V. What Digital Eyes Can See
Digital tools gave me a new lens.
I overlaid the “City Map” from the 1763 Qianlong Chronicle onto modern satellite imagery. What I found left me speechless: the core area of the city maintained over 90% consistency between 1763 and 2024.
261 years. Wars, demolitions, development, construction—through all of that, Quanzhou’s urban skeleton barely shifted. Especially East and West Streets—their position, direction, and scale are nearly identical to what they were centuries ago.
That level of spatial continuity is extraordinarily rare in world urban history.

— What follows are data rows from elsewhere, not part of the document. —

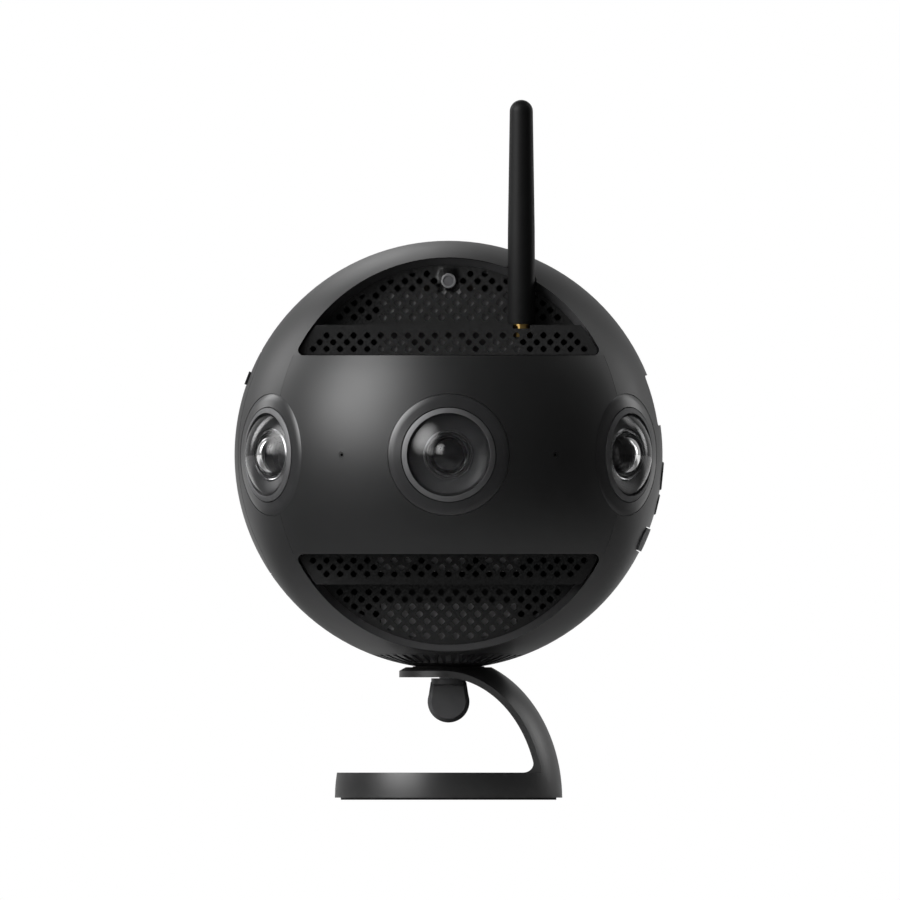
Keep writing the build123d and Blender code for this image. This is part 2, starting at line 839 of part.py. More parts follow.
with BuildPart() as air_baffles:
    for side in (1, -1):
        foot = drum_half_height + board_thickness
        with BuildSketch(front_plane(-baffle_thickness / 2)):
            with Locations((0, side * arc_rise)):
                Circle(floor_radius - seat_width - baffle_gap)
            with Locations((0, side * foot)):
                Rectangle(
                    2 * ball_radius,
                    ball_radius,
                    align=(Align.CENTER, Align.MIN if side > 0 else Align.MAX),
                    mode=Mode.INTERSECT,
                )
            if side > 0:
                with Locations((0, foot)):
                    Rectangle(
                        2 * sink_half_width,
                        sink_top - foot,
                        align=(Align.CENTER, Align.MIN),
                        mode=Mode.SUBTRACT,
                    )
                    Rectangle(
                        gps_side,
                        sink_top + gps_patch - foot,
                        align=(Align.CENTER, Align.MIN),
                        mode=Mode.SUBTRACT,
                    )
            else:
                with Locations((0, fan_thickness - block_top)):
                    Rectangle(
                        fan_side,
                        ball_radius,
                        align=(Align.CENTER, Align.MAX),
                        mode=Mode.SUBTRACT,
                    )
                with Locations((0, -block_top)):
                    Rectangle(
                        2 * block_half_width,
                        ball_radius,
                        align=(Align.CENTER, Align.MAX),
                        mode=Mode.SUBTRACT,
                    )
        extrude(amount=baffle_thickness)
air_baffles.part.label = "air_baffles"
export_step(air_baffles.part, "parts/air_baffles.step")

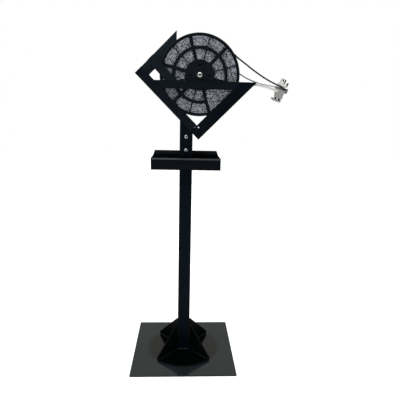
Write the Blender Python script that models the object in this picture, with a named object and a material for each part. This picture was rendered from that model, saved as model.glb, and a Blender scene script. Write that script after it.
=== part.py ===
"""Floor stand that carries a 12 inch reel of wound clip strip, with a feed clamp.

Metres, +Z up, the front faces -Y.  The stand is welded from flat bar, square tube and sheet.
The reel turns on one axle screw between a front frame and a rear frame.
"""
import math

import bmesh
import bpy
from mathutils import Matrix, Vector
from mathutils.geometry import tessellate_polygon

for old in list(bpy.data.objects):
    bpy.data.objects.remove(old, do_unlink=True)

MM = 0.001
GAP = 0.3                      # clearance between touching pieces

# base and post
BASE_HALF = 208.0
BASE_T = 5.0
POST_HALF = 25.0
POST_WALL = 2.5
POST_TOP_SUM = 975.0           # the post's top is cut along x + z = this
GUSSET_T = 5.0
GUSSET_REACH = 149.0           # from the post axis, along the diagonal
GUSSET_TOP = 120.0
GUSSET_TOE = 12.0

# frames of flat bar, in front of and behind the reel
BAR_T = 6.0
FRONT_Y = (-POST_HALF - GAP - BAR_T, -POST_HALF - GAP)
REAR_Y = (POST_HALF + GAP, POST_HALF + GAP + BAR_T)
F_LL = (948.4, 996.5)          # lower left bar, x + z
F_LR = (853.5, 915.0)          # lower right bar, z - x
F_TOP = (1090.5, 1120.5)       # cross bar, z
F_STRAP = (1039.5, 1084.5)     # short strap, x + z
PEEP = (47.2, 947.8)           # small through hole by the inner corner
F_END = 1339.4                 # left ends of the front bars, z - x
R_UL = (1292.6, 1352.0)        # rear upper bar, z - x
R_LL = (950.0, 993.8)          # rear lower bar, x + z
R_VERT = (-74.8, -40.8)        # rear upright, x

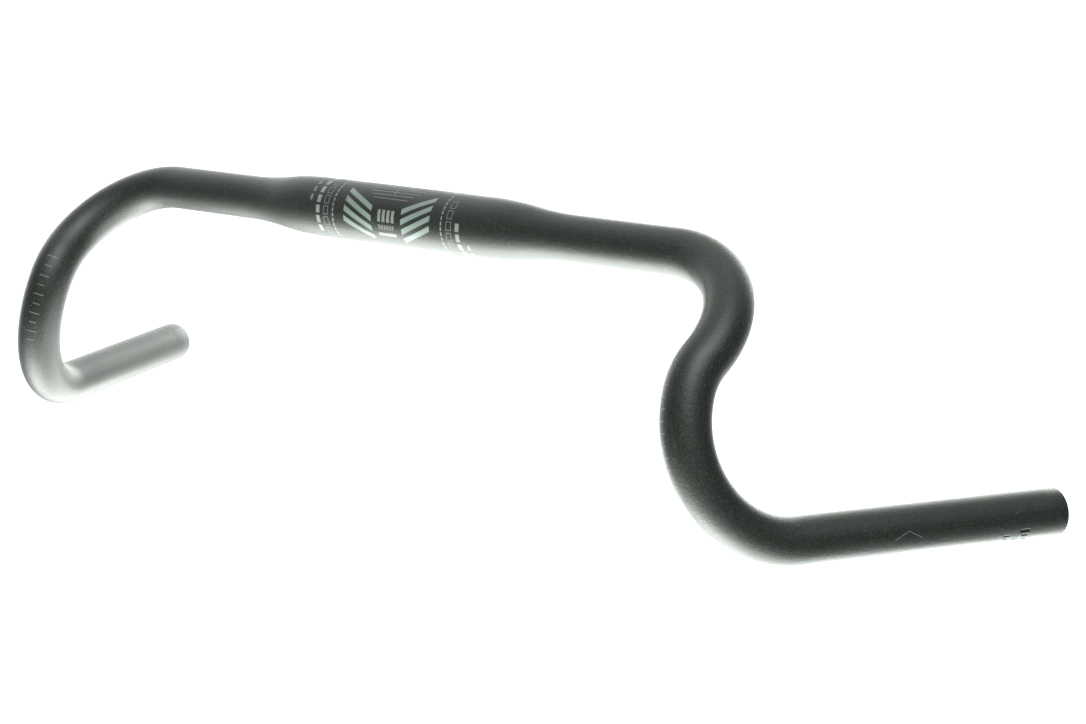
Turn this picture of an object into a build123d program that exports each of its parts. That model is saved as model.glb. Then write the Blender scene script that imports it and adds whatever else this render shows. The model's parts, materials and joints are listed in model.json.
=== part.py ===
from build123d import *
import os
from math import cos, degrees, hypot, radians, sin

# Drop handlebar for a road or gravel bicycle: one hollow aluminium tube with a bulged clamp zone,
# flared drops and open ends, and the thin printed transfers that lie on it.
# Millimetres and degrees. Origin at the centre of the clamp zone. +X runs along the tops to the
# right-hand drop, -Y is forward and +Z is up, with both straight drops level.

# ---- driving dimensions of the tube ----
CLAMP_DIAMETER = 31.8
GRIP_DIAMETER = 23.8
CLAMP_WALL = 2.0
GRIP_WALL = 1.5
CLAMP_HALF_LENGTH = 59.0
TAPER_LENGTH = 55.5
TOP_HALF_LENGTH = 176.0
TOP_BEND_RADIUS = 50.5
RAMP_PITCH = 40.7
RAMP_TOE_IN = 9.7
FLARE = 23.8
UPPER_HOOK_RADIUS = 34.5
UPPER_HOOK_TURN = 29.0
MIDDLE_HOOK_RADIUS = 54.0
MIDDLE_HOOK_TURN = 72.0
LOWER_HOOK_RADIUS = 54.5
DROP_LENGTH = 146.0
END_CHAMFER = 0.35

# ---- driving dimensions of the printed transfers ----
FILM = 0.05
STRIPE_COUNT = 4
STRIPE_HEIGHT = 11.0
STRIPE_PITCH = 19.5
STRIPE_RISE = 34.0
STRIPE_INNER_X = 10.5
STRIPE_TO_DASH_RING = 7.55
STRIPE_LOWEST = -46.0
SIZE_BLOCK_COUNT = 4
SIZE_BLOCK_WIDTH = 2.0
SIZE_BLOCK_PITCH = 3.2
SIZE_BLOCK_ANGLES = (-5.0, 18.0)
GRADE_BLOCK_COUNT = 6
GRADE_BLOCK_WIDTH = 1.2
GRADE_BLOCK_PITCH = 1.9
GRADE_BLOCK_ANGLES = (-20.0, -11.0)
MAKER_BAR_LENGTH = 12.5
MAKER_BAR_ANGLES = (-34.0, -27.0)
ANGLE_LINE_COUNT = 7
ANGLE_LINE_FIRST = 41.0
ANGLE_LINE_PITCH = 8.8
ANGLE_LINE_WIDTH = 0.45
ANGLE_LINE_SHORTEST = 12.0
ANGLE_LINE_TO_DASH_RING = 9.45
CENTRE_LINE_ANGLES = (54.0, 99.0)
CENTRE_LINE_WIDTH = 0.5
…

But not everything survived. Cross-referencing the Place Names Gazetteer with the Wanli Chronicle, I found that over 50 alley names have vanished from the map. Modern redevelopment erased them. But digital mapping can bring them back—locating the ancient warehouses for aromatics, tracing the hidden corners of Zaiton’s logistics network. Once digitized, these aren’t just nostalgia. They’re evidence.
VI. A Digital Archive for the Future
From Tang to Ming, from Ming to the Republic, from the Republic to today.
Quanzhou’s urban space wasn’t built—it grew. Each layer carries the imprint of the age that laid it down. The coordinates of those 7 gates in the Wanli Chronicle, the 3,600 zhang of foundations in the Architectural Records—they shouldn’t just sit in yellowing pages.
I pulled them back into the light with digital tools. Not for nostalgia. So that future generations can see what the “Carp City” once looked like.
If you’re searching for your ancestral home on chinaroots.org, or studying how a city transforms over centuries, the silent numbers in these chronicles are the only key to unlocking a thousand years of Zaiton’s prosperity.
Some gates, once gone, can never be rebuilt. But at least we can still remember where they stood, and which way they faced.